The video, ‘Vivencias De La Vida Real,’ has garnered some attention in the Latin music community, particularly in the Dominican. He said he was going to cut a song soon with Mets shortstop Jose Reyes, who also moonlights in the music business.

“I know people have been watching,” he said. “I know I got a lot of views, but I only do it for fun. I am not trying to make money out of it.”

Then he paused for a second.

“But if the money is coming, I will take it,” he said with a laugh.

This is a recurring theme for Rodriguez. He does stuff for fun, and then he finds out he’s got real, bankable talent. It was the same way with baseball. He started playing ball with his buddies in the Dominican and the next thing he knew, he was moving to Boston where his skills could be seen by professional scouts.

It ended up being a painfully hard and heart-breaking journey, and good fodder for his music.

“My dad sent me to America in 2007,” he said. “I went to high school in Boston (Lawrence, Mass.) to play baseball, but I never thought I would be a professional player.”

Rodriguez and his family lived in a small house. When his mother got pregnant, they knew the house would be too small. So they sent Rodriguez, who was 16, back to the Dominican to live with his uncle.

“My uncle used to play baseball (Wilton Chavez, Cubs organization from 1999-2006), he asked, ‘Do you still play baseball?’”

Chavez got Rodriguez a tryout with the Cubs, who have a baseball academy in the Dominican, and they signed him immediately. He was 16 years old and thought he was on his way. Nine months later, he left the academy.

“After nine months, my signing bonus never came to me,” he said. “I decided with my dad to go home.”

That was his first taste of disillusionment. Rodriguez lost his status as an international signee because of the two years he spent at Lawrence. He had to wait a full year to get reestablished and be eligible to receive a signing bonus. A few weeks later he signed with the Royals.

“I went to Kansas City for a month,” he said. “They offered my $325,000 and then they took it down to $50,000 – and I go home again and not play. I said I was done playing baseball. For two months, I didn’t want to play. I was either going to stay here in the Dominican or go back to America and live with my mom and dad.”

Chavez, though, kept after it. He got an agent to work on Rodriguez’s behalf.
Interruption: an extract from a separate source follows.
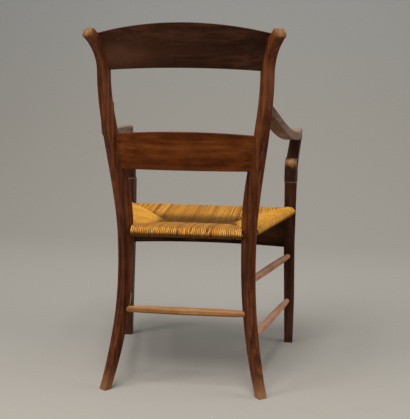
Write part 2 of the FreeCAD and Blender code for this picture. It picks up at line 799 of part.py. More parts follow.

“I was tired of playing,” Rodriguez said. “I had played all year around and I didn’t get my signing bonus or anything. That was hard for me. But my uncle got me an agent and I ended up signing with the Indians.”

He began his seven-year climb through the Indians organization in 2011. He spent the last two seasons at Triple-A Columbus. The Tigers signed him to a minor-league deal with an invitation to big-league camp.
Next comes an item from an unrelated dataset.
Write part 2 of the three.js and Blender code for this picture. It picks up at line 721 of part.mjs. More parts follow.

He is in a fight with Niko Goodrum, Alexi Amarista and others for one or possibly two open spots on the 25-man roster.

 “I said I didn’t want to play anymore and now I am here trying to make my dream come true,” he said.

The lyrics of his songs reflect his journey.

“It’s about my life,” he said. “It’s about what happens in Latin America. Poor kids who want to make their dreams come true, kids who fall out because they don’t have anything else to do. I don’t write them down. They are all up here (pointing to his brain).

“I started singing with my friends back in Boston, like 10 years ago. I started doing it more professionally like five months ago, singing in clubs and stuff.  I just do it for fun.”